Configuration¶

This page documents the configuration options available in ICOS-FL.

Configuration Files¶

ICOS-FL uses several configuration files:

pyproject.toml: Main project configuration
otel-config.yaml: OpenTelemetry collector configuration
docker-compose.yml: Container configuration
bridgeConfig.py: Bridge configuration script

pyproject.toml Configuration¶

The pyproject.toml file is the primary configuration file for ICOS-FL. It is divided into multiple sections:

Build System¶

[build-system]
requires = ["hatchling"]
build-backend = "hatchling.build"

Project Metadata¶

[project]
name = "icos-fl"
version = "0.1.0"
description = "ICOS-FL: Flower-powered FL framework for real-time resource monitoring (LSTM) & predictions."
license = "MIT"
readme = "README.md"
requires-python = ">=3.10"
authors = [
  { name = "Anastasios Kaltakis", email = "anastasioskaltakis@gmail.com" },
]
dependencies = [
  "flwr[simulation]>=1.17.0",
  "torch==2.5.1",
  "wandb==0.19.8",
  "pandas>=2.2.3",
  "scikit-learn>=1.6.1",
  "dataclay==4.0.0",
]

Flower Application Configuration¶

[tool.flwr.app]
publisher = "Anastasios Kaltakis"

[tool.flwr.app.components]
serverapp = "icos_fl.server.server:app"
clientapp = "icos_fl.client.client:app"

[tool.flwr.app.config]
# Server configuration
num-server-rounds = 10
fraction-fit = 1.0
fraction-evaluate = 1.0
min-fit-clients = 2
min-evaluate-clients = 2
min-available-clients = 2
server-device = "cpu"

# LSTM model configuration
hidden-layer-size = 10
time-step = 10
num-layers = 1

# Resource metric to monitor and predict
metric = "cpu_usage"
batch-size = 64
train-test-split = 0.8
local-epochs = 100
learning-rate = 0.001

use-wandb = false

Federation Configuration¶

[tool.flwr.federations]
default = "local-deployment"

[tool.flwr.federations.local-deployment]
address = "127.0.0.1:9093"
insecure = true

[tool.flwr.federations.remote-deployment]
address = "127.0.0.1:9093"
insecure = true

OpenTelemetry Configuration¶

The otel-config.yaml file configures the OpenTelemetry collector:

receivers:
  prometheus:
    config:
      scrape_configs:
        - job_name: 'scaphandre'
          scrape_interval: 3s  # Scrape metrics every 3 seconds
          static_configs:
            - targets: ['127.0.0.1:8080']

processors:
  batch:
    timeout: 180s  # Batch metrics for 3 minutes

exporters:
  otlp:
    endpoint: 127.0.0.1:4317
    tls:
      insecure: true

service:
  pipelines:
    metrics:
      receivers: [prometheus]
      processors: [batch]
      exporters: [otlp]

Docker Compose Configuration¶

The docker-compose.yml file configures the Docker containers:

services:
  redis:
    image: redis:latest
    restart: unless-stopped

  scaphandre:
    image: docker.io/hubblo/scaphandre
    command: prometheus -p 8080 -a 0.0.0.0
    privileged: true
    # ...

  proxy:
    build: .
    ports:
      - 8676:8676
    depends_on:
      - metadata-service
      - backend
    environment:
      - DATACLAY_PROXY_MDS_HOST=metadata-service
      - DATACLAY_KV_HOST=redis
    command: python -m dataclay.proxy
    # ...

Bridge Configuration¶

The bridge configuration is set through the bridgeConfig.py script:

# Create a ResourceConfiguration for Scaphandre
rc_scaphandre = ResourceConfiguration("scaphandre-metrics", scaphandre_rules)

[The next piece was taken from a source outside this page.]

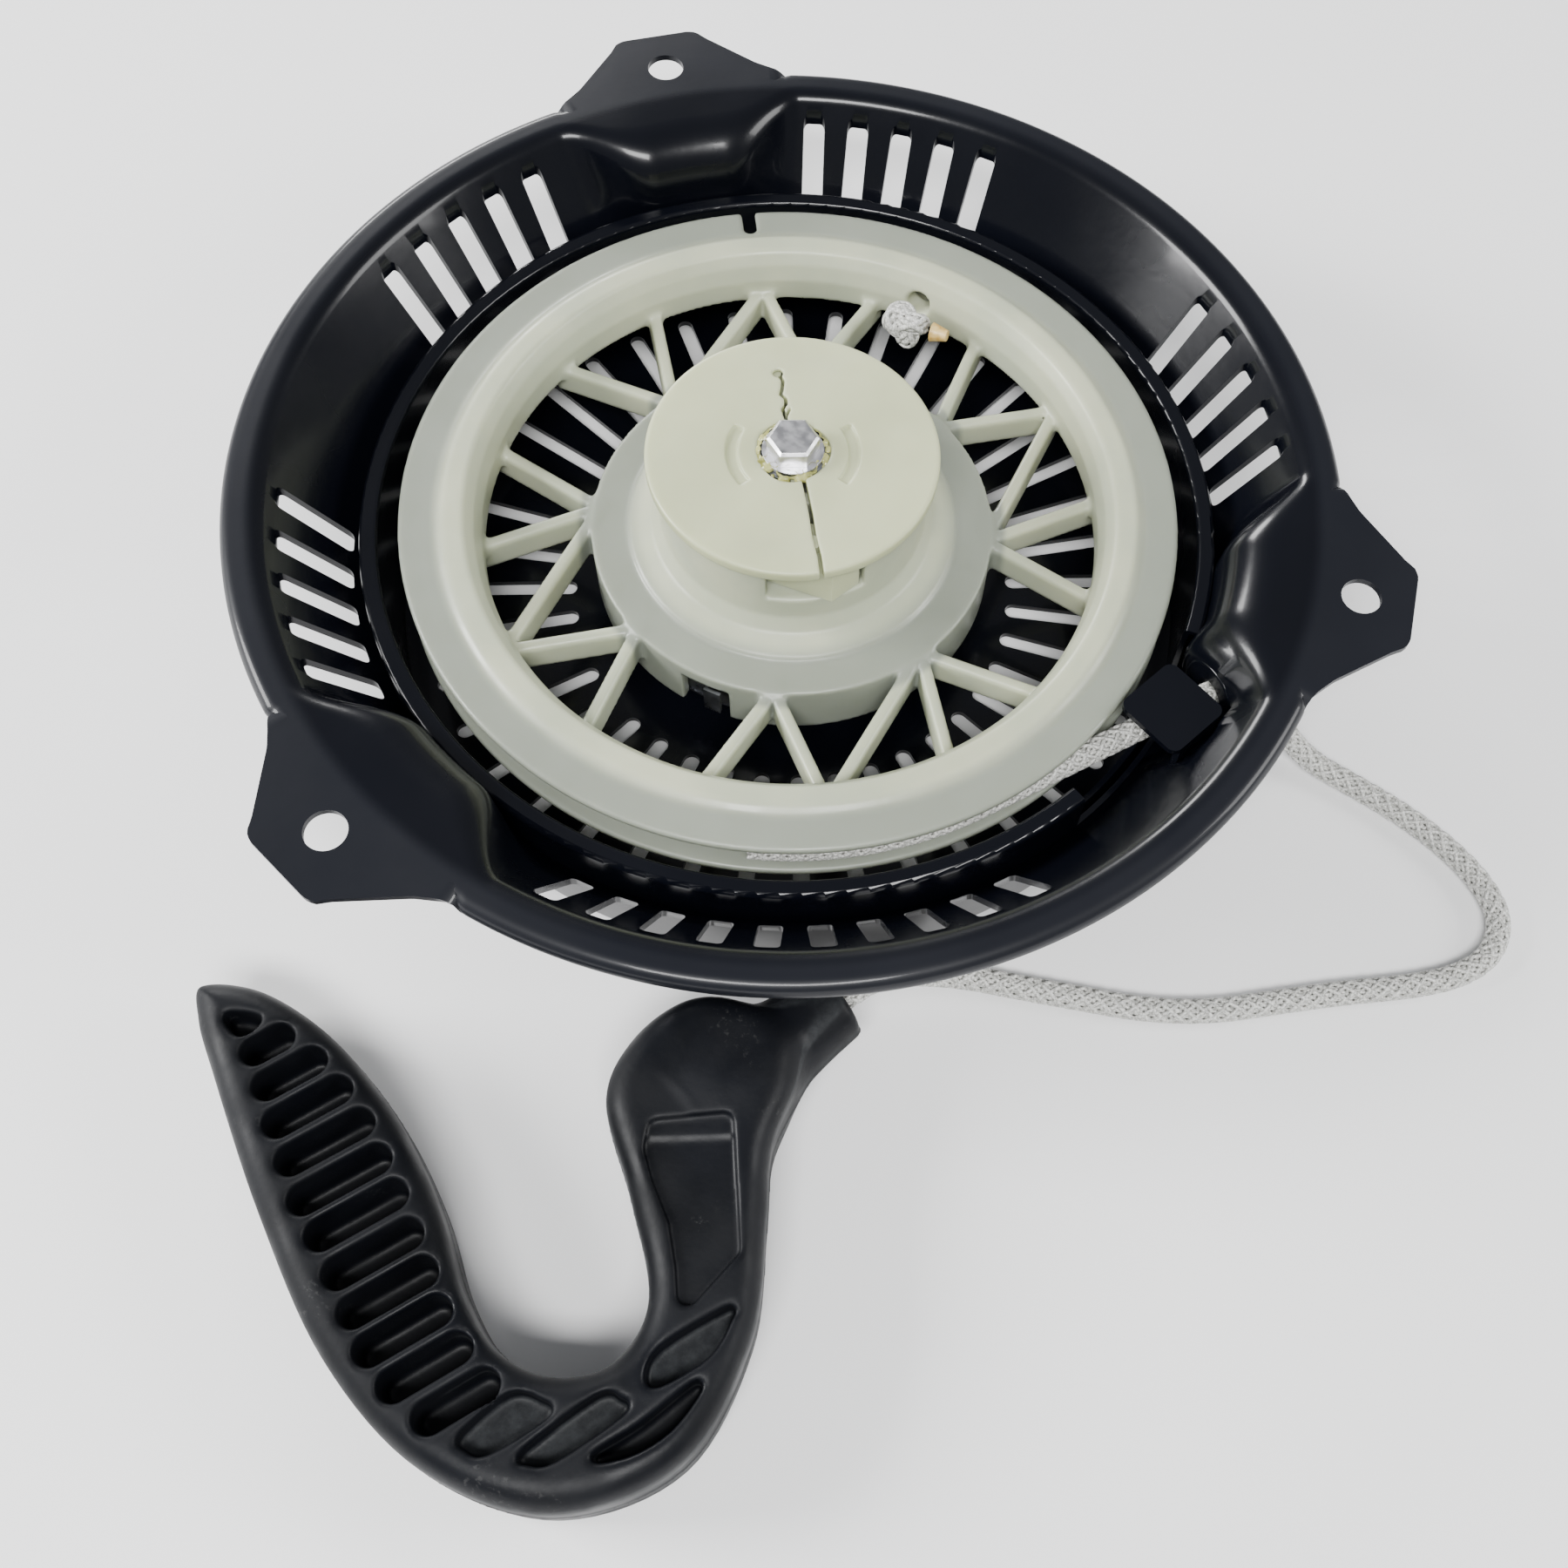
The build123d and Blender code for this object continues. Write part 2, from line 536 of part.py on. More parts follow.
# ---------------------------------------------------------------- rope
EYELET_FACE = SHEET + 1.2
LEAD_WRAP = 34.0              # degrees of the outer layer that the lead still wraps
with BuildPart() as rope_lead:
    with BuildLine() as lead_line:
        wrap_start = Vector(*polar(LEAD_RADIUS, leave_angle - LEAD_WRAP), GROOVE_Z)
        wrap_middle = Vector(*polar(LEAD_RADIUS, leave_angle - LEAD_WRAP / 2), GROOVE_Z)
        ThreePointArc(wrap_start, wrap_middle, leave_point)
        Line(leave_point, exit_point + rope_dir * EYELET_FACE)
    with BuildSketch(Plane(origin=wrap_start, z_dir=(*polar(1, leave_angle - LEAD_WRAP + 90), 0))):
        Circle(ROPE_R)
    sweep(path=lead_line.line)
save(rope_lead, "rope_lead")

ROPE_REST_Z = GROUND + ROPE_R
route_start = exit_point + rope_dir * EYELET_FACE
ROUTE = [
    (route_start.X, route_start.Y, route_start.Z),
    (81.2, -34.8, -14.2), (85.8, -34.8, -21.2), (89.0, -37.4, -29.9), (95.6, -41.4, -36.2),
    (103.6, -46.2, ROPE_REST_Z), (111.4, -52.0, ROPE_REST_Z), (118.5, -58.8, ROPE_REST_Z),
    (123.6, -65.8, ROPE_REST_Z), (126.2, -73.4, ROPE_REST_Z), (123.2, -80.6, ROPE_REST_Z),
    (116.0, -84.6, ROPE_REST_Z), (106.5, -86.2, ROPE_REST_Z), (95.0, -86.9, ROPE_REST_Z),
    (83.0, -88.2, ROPE_REST_Z), (71.0, -89.7, ROPE_REST_Z), (59.0, -89.0, ROPE_REST_Z),
    (47.0, -86.3, ROPE_REST_Z), (36.5, -83.9, ROPE_REST_Z), (27.5, -82.0, -36.6),
    (19.5, -82.4, -33.4), (12.4, -83.7, GRIP_Z), (STEM_END[0] + 0.2, STEM_END[1] + 0.15, GRIP_Z),
]
route_points = [Vector(*p) for p in ROUTE]
route_radii = []
for before, corner, after in zip(route_points, route_points[1:], route_points[2:]):
    turn = (corner - before).get_angle(after - corner)
    shorter = min((corner - before).length, (after - corner).length)
    route_radii.append(0.45 * shorter / math.tan(math.radians(turn / 2)))
print("rope radii", [round(r, 1) for r in route_radii])
with BuildPart() as starter_rope:
    with BuildLine() as route_line:
        FilletPolyline(*route_points, radius=route_radii)
    with BuildSketch(Plane(origin=route_points[0], z_dir=route_points[1] - route_points[0])):
        Circle(ROPE_R)
    sweep(path=route_line.line)
rope_length = route_line.wires()[0].length
print("rope length", round(rope_length, 1), "volume ratio",
      round(starter_rope.part.volume / (math.pi * ROPE_R**2 * rope_length), 4))
save(starter_rope, "starter_rope")

# ---------------------------------------------------------------- handle
GRIP_OUTLINE = [
    (-97.2, -84.9), (-97.2, -90.5), (-94.0, -99.1), (-84.3, -121.8), (-72.5, -143.8), (-57.3, -159.6),
    (-38.4, -166.4), (-19.7, -160.5), (-9.6, -143.5), (-7.1, -126.0), (-6.0, -114.5), (-1.9, -104.0),
    (-3.0, -96.0), (-10.5, -90.2), (-19.4, -89.7), (-28.0, -96.0), (-32.2, -106.0), (-28.2, -121.0),
    (-25.0, -137.0), (-30.0, -145.8), (-38.5, -147.6), (-46.6, -144.0), (-52.6, -135.0), (-57.6, -121.0),
    (-65.2, -106.8), (-75.8, -94.2), (-87.4, -86.2),
]
# finger pockets: centre x, y, overall length, width, angle, depth
POCKETS = [
    (-84.9, -96.1, 8.6, 4.6, 30, 8.0), (-81.0, -100.9, 12.0, 4.8, 30, 8.0), (-77.7, -106.3, 14.4, 4.8, 30, 8.0),
    (-74.5, -112.0, 15.8, 4.8, 29, 8.0), (-71.7, -117.9, 16.4, 4.8, 29, 8.0), (-68.7, -123.4, 16.2, 4.8, 29, 8.0),
    (-65.8, -129.3, 15.8, 4.8, 29, 8.0), (-63.2, -135.0, 15.6, 4.8, 29, 8.0), (-60.6, -140.6, 15.2, 4.8, 29, 8.0),
    (-57.0, -145.9, 14.6, 4.8, 29, 8.0), (-52.2, -150.8, 13.4, 4.8, 29, 8.0),
    (-45.4, -154.4, 13.6, 5.2, 24, 4.0), (-36.2, -155.4, 17.0, 5.4, 27, 4.0),
    (-25.7, -154.4, 17.6, 3.2, 32, 6.0), (-19.0, -143.6, 15.6, 4.6, 37, 4.0),
]
PANEL = [(-24.4, -110.8), (-13.2, -109.2), (-10.9, -115.7), (-10.9, -131.6), (-14.6, -136.4),
         (-20.6, -139.6), (-21.4, -133.0), (-25.8, -115.0)]
stem_dir = Vector(*polar(1, STEM_ANGLE), 0)
stem_plane = Plane(origin=(*STEM_END, GRIP_Z), x_dir=stem_dir, z_dir=(-stem_dir.Y, stem_dir.X, 0))
TAIL_LENGTH = 22.0
KNOT_CHAMBER = 5.6

with BuildPart() as handle_grip:
    with BuildSketch(Plane.XY.offset(GROUND)):
        with BuildLine():
            Spline(*GRIP_OUTLINE, periodic=True)
        make_face()
    extrude(amount=GRIP_THICKNESS)
    fillet(handle_grip.edges().group_by(Axis.Z)[0] + handle_grip.edges().group_by(Axis.Z)[-1], 1.5)
    with BuildSketch(stem_plane):
        with BuildLine():
            Spline((0, 6.4), (8, 7.2), (16, 8.6), (23, 9.8), (30, 9.4))
            Polyline((30, 9.4), (30, 0), (0, 0), (0, 6.4))
        make_face()
    revolve(axis=Axis((*STEM_END, GRIP_Z), stem_dir))
    for face_z, up in ((GROUND + GRIP_THICKNESS, 1), (GROUND, -1)):
        for x, y, length, width, angle, depth in POCKETS:
            with BuildSketch(Plane.XY.offset(face_z)):
                with Locations(Location((x, y, 0), angle)):
                    SlotOverall(length, width)
            extrude(amount=-depth * up, mode=Mode.SUBTRACT)
        with BuildSketch(Plane.XY.offset(face_z)):
            with BuildLine():
                Polyline(*PANEL, close=True)
            panel = make_face()
            fillet(panel.vertices(), 1.6)
        extrude(amount=-1.3 * up, mode=Mode.SUBTRACT)
    # passage for the rope, and the chamber of its knot
    with BuildSketch(Plane(origin=(*STEM_END, GRIP_Z), z_dir=stem_dir)):
        Circle(ROPE_R + 0.3)
    extrude(amount=TAIL_LENGTH, mode=Mode.SUBTRACT)
    with Locations(Vector(*STEM_END, GRIP_Z) + stem_dir * (TAIL_LENGTH + 4)):
        Sphere(KNOT_CHAMBER, mode=Mode.SUBTRACT)
save(handle_grip, "handle_grip")

with BuildPart() as handle_tail:
    with BuildSketch(Plane(origin=(*STEM_END, GRIP_Z), z_dir=stem_dir)):
        Circle(ROPE_R)
    extrude(amount=TAIL_LENGTH - 0.2)
save(handle_tail, "handle_tail")

with BuildPart() as knot_washer:
    with BuildSketch(Plane(origin=Vector(*STEM_END, GRIP_Z) + stem_dir * (TAIL_LENGTH - 1.0), z_dir=stem_dir)):
        Circle(3.6)
        Circle(ROPE_R + 0.1, mode=Mode.SUBTRACT)
    extrude(amount=0.8)
    add(handle_grip.part, mode=Mode.SUBTRACT)
save(knot_washer, "knot_washer")

with BuildPart() as handle_knot:
    with Locations(Vector(*STEM_END, GRIP_Z) + stem_dir * (TAIL_LENGTH + 4.2)):
        Sphere(4.2)
save(handle_knot, "handle_knot")
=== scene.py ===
import math

import bpy
import numpy as np
from mathutils import Matrix, Vector


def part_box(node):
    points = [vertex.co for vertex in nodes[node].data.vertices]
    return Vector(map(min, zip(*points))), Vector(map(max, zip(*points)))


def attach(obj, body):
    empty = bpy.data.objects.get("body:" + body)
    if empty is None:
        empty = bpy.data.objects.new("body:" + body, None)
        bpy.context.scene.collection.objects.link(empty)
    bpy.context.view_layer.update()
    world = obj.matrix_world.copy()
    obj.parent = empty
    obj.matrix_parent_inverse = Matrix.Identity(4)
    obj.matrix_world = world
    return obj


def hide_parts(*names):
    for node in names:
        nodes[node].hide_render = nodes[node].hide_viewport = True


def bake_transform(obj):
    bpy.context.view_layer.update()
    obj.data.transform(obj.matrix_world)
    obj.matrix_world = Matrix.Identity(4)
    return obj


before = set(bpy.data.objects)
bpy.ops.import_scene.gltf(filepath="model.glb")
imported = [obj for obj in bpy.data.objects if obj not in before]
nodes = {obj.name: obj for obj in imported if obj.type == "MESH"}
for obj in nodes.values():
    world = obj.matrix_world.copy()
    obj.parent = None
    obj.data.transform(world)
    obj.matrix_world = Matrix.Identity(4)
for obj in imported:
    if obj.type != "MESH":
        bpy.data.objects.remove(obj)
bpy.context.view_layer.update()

MM = 0.001


def node_box(name):
    """Lowest and highest corner of a CAD node, in millimetres."""
    low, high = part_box(name)
    return np.array(low) / MM, np.array(high) / MM


def polar(radius, angle):
    return np.array((radius * math.cos(math.radians(angle)), radius * math.sin(math.radians(angle))))


def smoothstep(edge0, edge1, value):
    t = np.clip((value - edge0) / (edge1 - edge0), 0, 1)
    return t * t * (3 - 2 * t)


def make_object(name, verts_mm, faces, smooth=True):
    """A mesh object from millimetre points."""
    mesh = bpy.data.meshes.new(name)
    mesh.from_pydata((np.asarray(verts_mm, float) * MM).tolist(), [], [list(map(int, f)) for f in faces])
    mesh.update()
    if smooth:
        mesh.shade_smooth()
    obj = bpy.data.objects.new(name, mesh)
    bpy.context.scene.collection.objects.link(obj)
    return obj


def bake_modifiers(obj):
    """Replaces the object's mesh by its evaluated mesh."""
    graph = bpy.context.evaluated_depsgraph_get()
    mesh = bpy.data.meshes.new_from_object(obj.evaluated_get(graph))
    obj.modifiers.clear()
    obj.data = mesh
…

# Add the specific metrics you want to track
rc_scaphandre.add_metric("scaph_host_power_microwatts")
rc_scaphandre.add_metric("scaph_host_load_avg_one")
rc_scaphandre.add_metric("scaph_host_memory_total_bytes")
rc_scaphandre.add_metric("scaph_host_memory_available_bytes")

# Add this configuration to the bridge
bc.set_res_config(rc_scaphandre)

Configuration Parameters¶

Server Configuration¶

Parameter	Default	Description
num-server-rounds	10	Number of federated learning rounds
fraction-fit	1.0	Fraction of clients to select for training
fraction-evaluate	1.0	Fraction of clients to select for evaluation
min-fit-clients	2	Minimum number of clients for training
min-evaluate-clients	2	Minimum number of clients for evaluation
min-available-clients	2	Minimum clients before starting a round
server-device	“cpu”	Device to use for server-side operations

LSTM Model Configuration¶

Parameter	Default	Description
hidden-layer-size	10	Size of the LSTM hidden layer
time-step	10	Number of time steps in input sequence
num-layers	1	Number of LSTM layers
learning-rate	0.001	Learning rate for model optimization

Training Configuration¶

Parameter	Default	Description
batch-size	64	Batch size for training
train-test-split	0.8	Ratio for train/validation split
local-epochs	100	Number of local training epochs per round
metric	“cpu_usage”	Metric to predict (cpu_usage, memory_usage, power_consumption)
use-wandb	false	Whether to use Weights & Biases for logging

Time Series Data Configuration¶

Parameter	Default	Description
max_rows	300	Maximum rows in the sliding window
scrape_interval	3s	Interval between metrics scrapes
batch_timeout	180s	Interval for batching metrics

Environment Variables¶

ICOS-FL respects these environment variables:

Variable	Description
DATACLAY_PROXY_HOST	Host address for the DataClay proxy
DATACLAY_PROXY_PORT	Port for the DataClay proxy
BRIDGE_CONFIGURATION_ALIAS	Alias for the bridge configuration
TIMESERIES_ALIAS	Alias for the TimeSeriesData object
LOG_LEVEL	Logging level (DEBUG, INFO, WARNING, ERROR)

Example Configuration¶

Here’s an example of a complete configuration for predicting memory usage with a larger model:

[tool.flwr.app.config]
# Server configuration
num-server-rounds = 20
min-fit-clients = 3
min-evaluate-clients = 3
min-available-clients = 3

# LSTM model configuration
hidden-layer-size = 20
time-step = 15
num-layers = 2

# Training configuration
metric = "memory_usage"
batch-size = 32
local-epochs = 150
learning-rate = 0.0005

# Logging
use-wandb = true